Reproduce the section of the listing that begins at the line containing "its spot welds" and finishes at the line containing "from dataclasses import dataclass". Include both end lines and nothing beyond them.
-------- INFORMATION PROVIDED
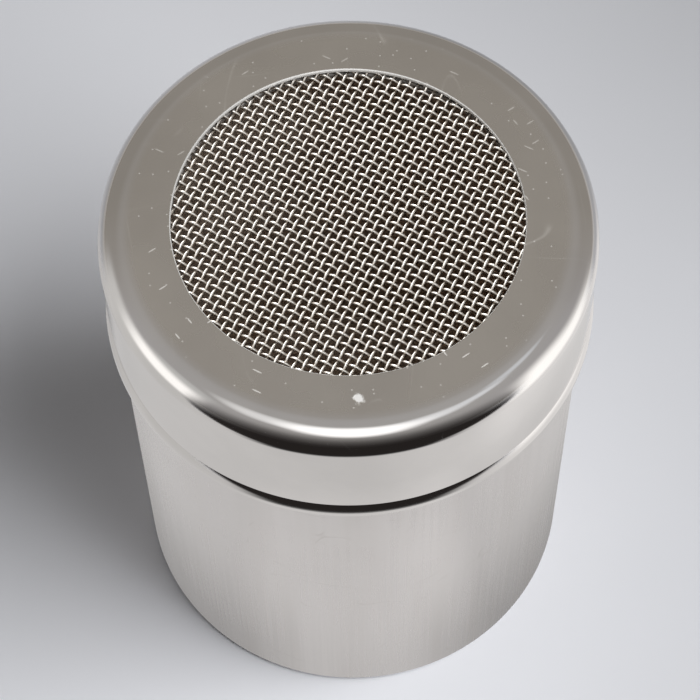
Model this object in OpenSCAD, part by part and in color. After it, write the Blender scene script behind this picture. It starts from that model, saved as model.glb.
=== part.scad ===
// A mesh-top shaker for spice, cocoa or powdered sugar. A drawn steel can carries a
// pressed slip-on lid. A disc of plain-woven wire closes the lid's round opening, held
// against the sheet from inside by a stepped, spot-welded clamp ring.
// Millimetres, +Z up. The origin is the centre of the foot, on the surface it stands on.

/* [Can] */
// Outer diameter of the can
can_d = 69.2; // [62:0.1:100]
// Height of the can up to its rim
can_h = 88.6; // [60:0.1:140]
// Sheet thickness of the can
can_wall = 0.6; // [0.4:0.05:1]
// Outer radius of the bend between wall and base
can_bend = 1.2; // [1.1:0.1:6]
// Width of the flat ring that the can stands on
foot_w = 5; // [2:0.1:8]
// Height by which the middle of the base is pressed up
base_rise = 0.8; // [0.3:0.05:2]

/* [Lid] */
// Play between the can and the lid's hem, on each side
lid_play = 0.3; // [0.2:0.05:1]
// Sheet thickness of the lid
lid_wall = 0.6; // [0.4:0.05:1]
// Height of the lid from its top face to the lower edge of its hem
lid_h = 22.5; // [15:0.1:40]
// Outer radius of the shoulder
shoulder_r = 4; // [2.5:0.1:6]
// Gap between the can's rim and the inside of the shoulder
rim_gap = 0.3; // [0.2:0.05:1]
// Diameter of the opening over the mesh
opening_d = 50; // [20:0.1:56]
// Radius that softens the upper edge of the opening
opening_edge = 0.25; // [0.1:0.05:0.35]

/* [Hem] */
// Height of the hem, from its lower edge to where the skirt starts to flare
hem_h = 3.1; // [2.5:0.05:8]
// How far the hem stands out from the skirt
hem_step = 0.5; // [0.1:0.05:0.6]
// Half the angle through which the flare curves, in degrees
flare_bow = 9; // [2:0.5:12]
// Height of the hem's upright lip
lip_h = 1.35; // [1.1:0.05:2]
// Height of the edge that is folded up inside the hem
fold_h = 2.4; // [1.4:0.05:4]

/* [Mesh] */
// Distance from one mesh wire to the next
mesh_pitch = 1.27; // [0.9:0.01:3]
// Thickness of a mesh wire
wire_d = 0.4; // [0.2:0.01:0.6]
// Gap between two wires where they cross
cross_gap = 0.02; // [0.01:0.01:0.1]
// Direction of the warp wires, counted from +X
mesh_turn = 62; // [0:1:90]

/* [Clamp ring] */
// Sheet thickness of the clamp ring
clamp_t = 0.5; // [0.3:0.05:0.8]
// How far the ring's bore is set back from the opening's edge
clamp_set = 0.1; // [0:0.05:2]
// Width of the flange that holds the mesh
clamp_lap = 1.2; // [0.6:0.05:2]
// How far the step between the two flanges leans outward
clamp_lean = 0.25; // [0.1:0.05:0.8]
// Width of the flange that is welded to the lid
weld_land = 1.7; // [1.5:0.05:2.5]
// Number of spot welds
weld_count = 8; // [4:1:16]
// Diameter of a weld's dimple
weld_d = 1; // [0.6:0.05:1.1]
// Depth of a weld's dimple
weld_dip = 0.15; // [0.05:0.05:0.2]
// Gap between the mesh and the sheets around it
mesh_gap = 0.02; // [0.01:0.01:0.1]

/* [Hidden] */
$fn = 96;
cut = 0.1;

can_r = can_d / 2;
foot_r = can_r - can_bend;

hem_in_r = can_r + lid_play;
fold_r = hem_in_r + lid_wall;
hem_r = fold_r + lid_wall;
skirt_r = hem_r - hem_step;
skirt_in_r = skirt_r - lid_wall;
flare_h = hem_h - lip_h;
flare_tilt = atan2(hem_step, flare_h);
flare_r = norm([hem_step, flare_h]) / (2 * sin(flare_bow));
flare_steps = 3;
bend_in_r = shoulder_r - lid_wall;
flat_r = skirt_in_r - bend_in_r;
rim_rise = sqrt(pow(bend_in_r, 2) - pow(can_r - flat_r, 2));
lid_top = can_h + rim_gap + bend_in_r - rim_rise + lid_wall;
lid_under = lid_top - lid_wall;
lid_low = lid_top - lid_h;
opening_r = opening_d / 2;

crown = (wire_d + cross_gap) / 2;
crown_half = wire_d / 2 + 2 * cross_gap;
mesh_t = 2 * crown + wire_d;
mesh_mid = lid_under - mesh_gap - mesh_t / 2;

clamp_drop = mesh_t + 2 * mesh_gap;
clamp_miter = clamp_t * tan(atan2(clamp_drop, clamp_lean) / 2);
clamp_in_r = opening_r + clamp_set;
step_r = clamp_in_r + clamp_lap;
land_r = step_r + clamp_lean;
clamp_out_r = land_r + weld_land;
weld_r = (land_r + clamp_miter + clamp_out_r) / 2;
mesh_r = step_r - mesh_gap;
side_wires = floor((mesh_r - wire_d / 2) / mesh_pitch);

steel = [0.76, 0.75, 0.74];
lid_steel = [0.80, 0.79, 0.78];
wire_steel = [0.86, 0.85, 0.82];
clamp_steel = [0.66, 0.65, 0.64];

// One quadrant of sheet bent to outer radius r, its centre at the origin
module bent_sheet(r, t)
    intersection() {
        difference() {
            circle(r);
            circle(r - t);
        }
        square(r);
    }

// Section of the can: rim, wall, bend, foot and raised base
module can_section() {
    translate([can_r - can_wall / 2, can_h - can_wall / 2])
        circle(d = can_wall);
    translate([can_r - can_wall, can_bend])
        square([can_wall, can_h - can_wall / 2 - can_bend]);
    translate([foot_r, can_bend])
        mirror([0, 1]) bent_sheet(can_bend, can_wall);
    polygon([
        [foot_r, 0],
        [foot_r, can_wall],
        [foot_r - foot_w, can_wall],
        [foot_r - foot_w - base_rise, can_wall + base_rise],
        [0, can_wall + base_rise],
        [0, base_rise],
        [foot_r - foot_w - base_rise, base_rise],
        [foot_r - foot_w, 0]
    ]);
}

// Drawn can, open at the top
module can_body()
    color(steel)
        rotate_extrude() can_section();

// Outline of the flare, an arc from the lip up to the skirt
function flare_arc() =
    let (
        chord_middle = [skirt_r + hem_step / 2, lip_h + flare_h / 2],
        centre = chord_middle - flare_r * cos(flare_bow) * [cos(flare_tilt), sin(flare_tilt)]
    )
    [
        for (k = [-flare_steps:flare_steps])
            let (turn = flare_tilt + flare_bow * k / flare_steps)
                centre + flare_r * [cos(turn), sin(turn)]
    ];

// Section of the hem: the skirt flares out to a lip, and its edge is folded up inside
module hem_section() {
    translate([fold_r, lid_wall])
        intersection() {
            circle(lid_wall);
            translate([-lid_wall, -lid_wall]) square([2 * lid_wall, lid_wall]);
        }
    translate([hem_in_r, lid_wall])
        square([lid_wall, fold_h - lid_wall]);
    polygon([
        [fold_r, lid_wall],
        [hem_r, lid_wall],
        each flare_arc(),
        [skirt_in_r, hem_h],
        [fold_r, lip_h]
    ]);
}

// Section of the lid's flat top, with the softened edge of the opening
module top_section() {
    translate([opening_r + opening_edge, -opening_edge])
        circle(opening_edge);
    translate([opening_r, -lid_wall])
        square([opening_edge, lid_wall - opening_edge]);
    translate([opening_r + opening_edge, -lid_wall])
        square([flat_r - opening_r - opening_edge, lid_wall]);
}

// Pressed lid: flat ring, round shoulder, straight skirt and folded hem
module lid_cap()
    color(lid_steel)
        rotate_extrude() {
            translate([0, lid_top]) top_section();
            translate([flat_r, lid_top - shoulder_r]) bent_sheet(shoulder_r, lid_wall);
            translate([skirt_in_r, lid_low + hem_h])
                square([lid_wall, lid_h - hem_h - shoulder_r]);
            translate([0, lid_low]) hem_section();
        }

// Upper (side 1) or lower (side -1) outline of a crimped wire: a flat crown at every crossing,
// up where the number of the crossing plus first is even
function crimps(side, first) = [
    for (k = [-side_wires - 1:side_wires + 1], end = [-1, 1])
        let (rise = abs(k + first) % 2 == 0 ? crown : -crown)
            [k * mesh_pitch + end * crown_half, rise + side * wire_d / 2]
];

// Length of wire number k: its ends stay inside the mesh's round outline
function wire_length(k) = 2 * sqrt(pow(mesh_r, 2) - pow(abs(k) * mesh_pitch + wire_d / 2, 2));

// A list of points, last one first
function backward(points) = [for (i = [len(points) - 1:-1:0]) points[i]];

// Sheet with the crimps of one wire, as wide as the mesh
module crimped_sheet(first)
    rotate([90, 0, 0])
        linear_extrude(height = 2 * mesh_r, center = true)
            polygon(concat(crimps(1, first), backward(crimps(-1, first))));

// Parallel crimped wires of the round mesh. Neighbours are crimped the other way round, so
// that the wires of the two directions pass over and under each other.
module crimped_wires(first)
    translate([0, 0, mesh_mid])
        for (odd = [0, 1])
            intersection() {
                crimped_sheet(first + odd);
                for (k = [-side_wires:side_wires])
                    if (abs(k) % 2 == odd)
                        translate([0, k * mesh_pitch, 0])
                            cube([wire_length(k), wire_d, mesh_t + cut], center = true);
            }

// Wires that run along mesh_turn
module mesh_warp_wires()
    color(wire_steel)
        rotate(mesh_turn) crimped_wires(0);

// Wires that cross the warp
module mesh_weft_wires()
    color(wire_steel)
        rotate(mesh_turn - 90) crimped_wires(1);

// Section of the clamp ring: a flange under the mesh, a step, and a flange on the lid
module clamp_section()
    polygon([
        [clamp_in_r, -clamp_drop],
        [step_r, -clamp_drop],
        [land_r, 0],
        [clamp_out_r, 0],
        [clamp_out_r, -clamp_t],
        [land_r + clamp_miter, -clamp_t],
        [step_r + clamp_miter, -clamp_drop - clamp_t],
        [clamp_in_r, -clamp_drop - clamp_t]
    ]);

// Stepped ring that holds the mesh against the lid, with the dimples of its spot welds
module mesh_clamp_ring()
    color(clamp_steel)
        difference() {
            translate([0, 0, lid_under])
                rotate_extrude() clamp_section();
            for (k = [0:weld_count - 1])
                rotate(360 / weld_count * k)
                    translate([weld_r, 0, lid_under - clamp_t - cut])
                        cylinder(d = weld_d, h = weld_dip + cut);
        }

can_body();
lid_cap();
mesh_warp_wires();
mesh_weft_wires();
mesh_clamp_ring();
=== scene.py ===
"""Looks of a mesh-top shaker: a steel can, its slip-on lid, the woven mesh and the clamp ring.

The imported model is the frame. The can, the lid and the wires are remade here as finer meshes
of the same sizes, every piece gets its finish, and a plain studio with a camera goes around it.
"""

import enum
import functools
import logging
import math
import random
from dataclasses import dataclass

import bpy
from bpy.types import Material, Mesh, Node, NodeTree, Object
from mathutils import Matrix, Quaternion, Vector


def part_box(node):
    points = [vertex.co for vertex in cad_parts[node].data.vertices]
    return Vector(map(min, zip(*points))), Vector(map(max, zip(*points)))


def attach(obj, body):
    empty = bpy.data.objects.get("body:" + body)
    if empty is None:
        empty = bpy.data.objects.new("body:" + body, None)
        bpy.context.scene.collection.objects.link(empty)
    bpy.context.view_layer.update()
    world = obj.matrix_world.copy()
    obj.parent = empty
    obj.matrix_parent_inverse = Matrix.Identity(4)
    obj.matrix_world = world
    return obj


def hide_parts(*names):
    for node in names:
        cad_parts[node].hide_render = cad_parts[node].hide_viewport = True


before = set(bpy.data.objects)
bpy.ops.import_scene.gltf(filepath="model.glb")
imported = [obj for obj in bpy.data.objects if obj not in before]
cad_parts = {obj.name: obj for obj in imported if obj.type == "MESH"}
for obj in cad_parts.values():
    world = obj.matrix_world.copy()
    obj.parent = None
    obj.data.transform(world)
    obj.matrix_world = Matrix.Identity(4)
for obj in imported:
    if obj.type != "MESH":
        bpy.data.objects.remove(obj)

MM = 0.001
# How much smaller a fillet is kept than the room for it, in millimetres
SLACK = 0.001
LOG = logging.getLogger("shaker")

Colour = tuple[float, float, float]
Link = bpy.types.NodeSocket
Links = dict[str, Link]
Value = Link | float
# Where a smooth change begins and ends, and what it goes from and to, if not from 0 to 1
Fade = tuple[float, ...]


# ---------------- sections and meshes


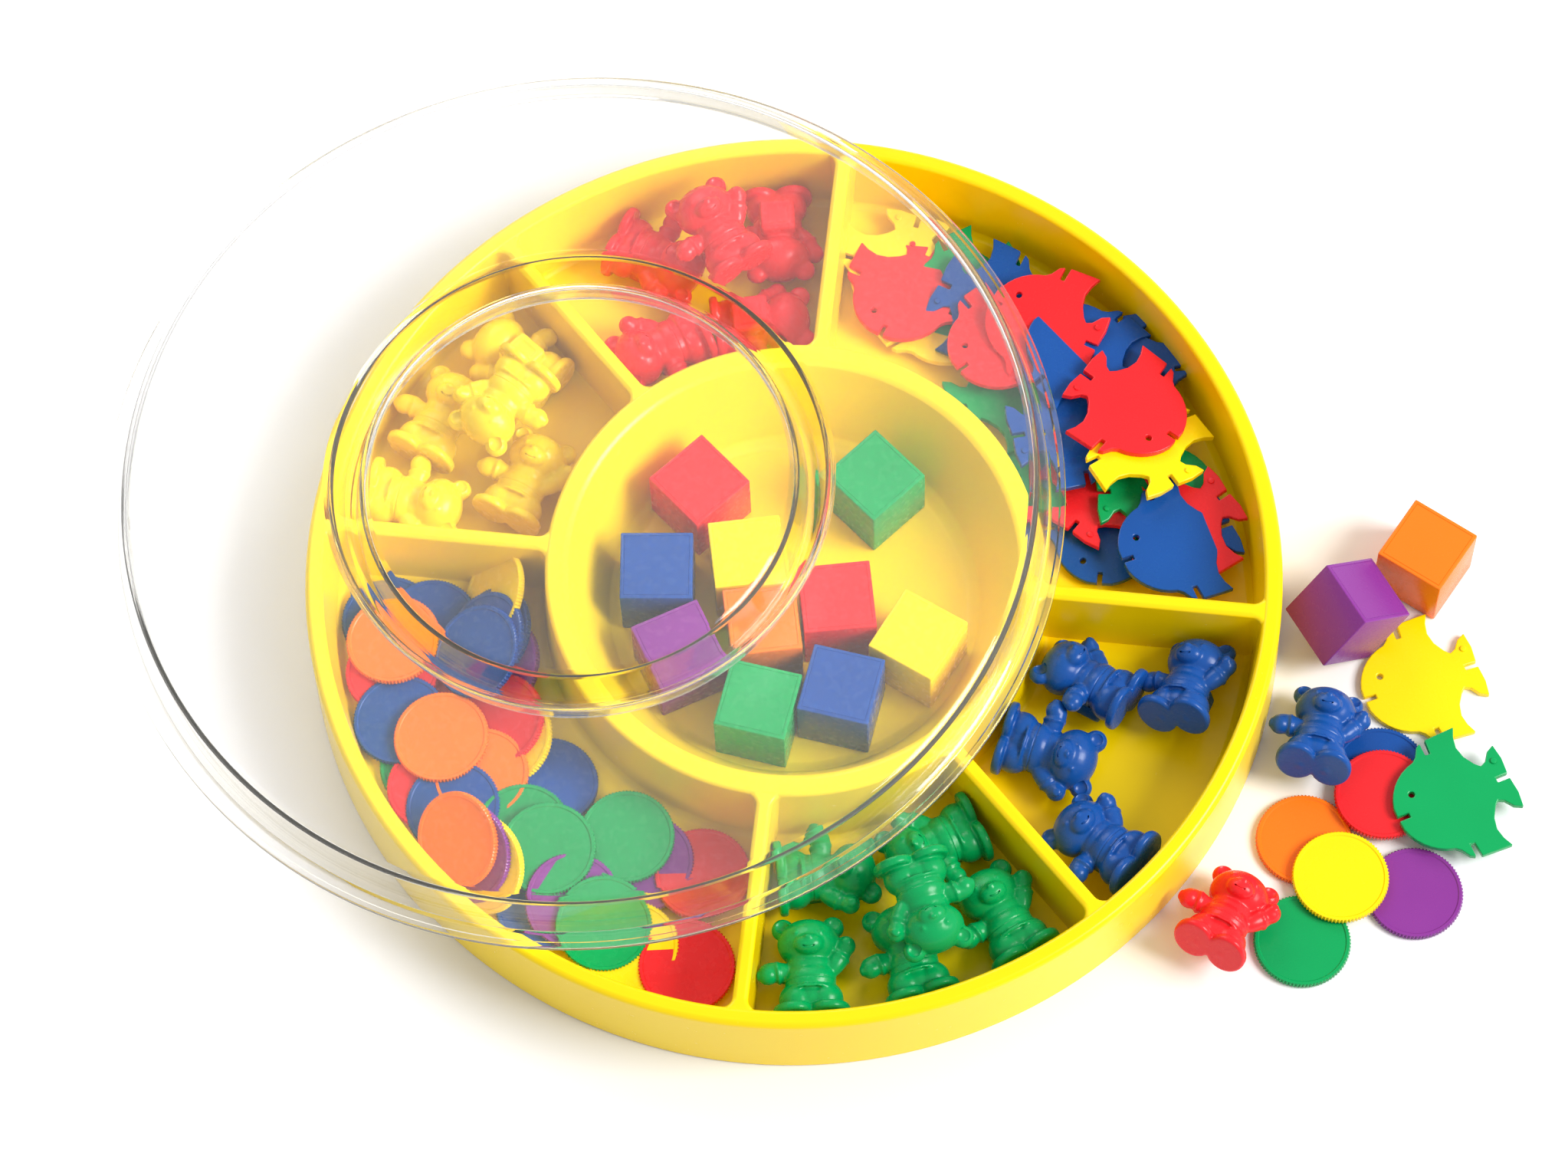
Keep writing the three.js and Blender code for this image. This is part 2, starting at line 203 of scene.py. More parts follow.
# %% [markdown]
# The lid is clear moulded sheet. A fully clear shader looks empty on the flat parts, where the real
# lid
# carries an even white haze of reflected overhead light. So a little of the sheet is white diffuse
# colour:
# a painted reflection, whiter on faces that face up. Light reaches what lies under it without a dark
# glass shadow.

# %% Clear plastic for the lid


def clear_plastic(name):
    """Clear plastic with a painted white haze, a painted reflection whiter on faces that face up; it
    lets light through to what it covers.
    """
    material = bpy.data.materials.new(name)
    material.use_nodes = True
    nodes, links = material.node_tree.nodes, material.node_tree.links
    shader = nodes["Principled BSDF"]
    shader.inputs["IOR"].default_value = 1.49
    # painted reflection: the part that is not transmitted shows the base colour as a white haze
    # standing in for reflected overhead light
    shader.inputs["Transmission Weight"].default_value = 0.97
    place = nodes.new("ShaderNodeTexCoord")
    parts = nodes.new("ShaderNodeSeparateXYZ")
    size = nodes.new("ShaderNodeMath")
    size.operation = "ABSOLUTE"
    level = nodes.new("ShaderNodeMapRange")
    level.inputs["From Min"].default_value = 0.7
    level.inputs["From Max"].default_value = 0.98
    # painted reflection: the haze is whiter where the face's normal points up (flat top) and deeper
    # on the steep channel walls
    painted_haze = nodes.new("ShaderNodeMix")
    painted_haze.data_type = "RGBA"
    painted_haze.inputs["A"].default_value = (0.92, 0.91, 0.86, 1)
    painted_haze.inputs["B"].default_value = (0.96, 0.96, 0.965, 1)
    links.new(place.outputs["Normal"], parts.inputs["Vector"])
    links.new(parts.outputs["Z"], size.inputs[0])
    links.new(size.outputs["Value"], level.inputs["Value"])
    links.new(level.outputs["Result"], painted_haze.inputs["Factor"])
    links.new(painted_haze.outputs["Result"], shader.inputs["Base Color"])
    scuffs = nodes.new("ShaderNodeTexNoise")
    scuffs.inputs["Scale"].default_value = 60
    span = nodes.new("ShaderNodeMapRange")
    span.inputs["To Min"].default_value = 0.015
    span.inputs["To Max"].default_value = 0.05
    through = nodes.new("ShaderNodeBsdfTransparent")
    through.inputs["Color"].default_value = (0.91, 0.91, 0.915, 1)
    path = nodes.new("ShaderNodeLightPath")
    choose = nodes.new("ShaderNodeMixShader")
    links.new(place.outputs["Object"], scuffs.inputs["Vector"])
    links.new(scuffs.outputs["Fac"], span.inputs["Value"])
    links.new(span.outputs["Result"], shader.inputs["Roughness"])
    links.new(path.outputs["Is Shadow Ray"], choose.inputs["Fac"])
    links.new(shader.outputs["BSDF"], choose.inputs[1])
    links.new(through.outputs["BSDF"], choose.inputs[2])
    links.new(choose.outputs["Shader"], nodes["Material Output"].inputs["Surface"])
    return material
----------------
• SOLUTION BELOW:
// Stepped ring that holds the mesh against the lid, with the dimples of its spot welds
module mesh_clamp_ring()
    color(clamp_steel)
        difference() {
            translate([0, 0, lid_under])
                rotate_extrude() clamp_section();
            for (k = [0:weld_count - 1])
                rotate(360 / weld_count * k)
                    translate([weld_r, 0, lid_under - clamp_t - cut])
                        cylinder(d = weld_d, h = weld_dip + cut);
        }

can_body();
lid_cap();
mesh_warp_wires();
mesh_weft_wires();
mesh_clamp_ring();
=== scene.py ===
"""Looks of a mesh-top shaker: a steel can, its slip-on lid, the woven mesh and the clamp ring.

The imported model is the frame. The can, the lid and the wires are remade here as finer meshes
of the same sizes, every piece gets its finish, and a plain studio with a camera goes around it.
"""

import enum
import functools
import logging
import math
import random
from dataclasses import dataclass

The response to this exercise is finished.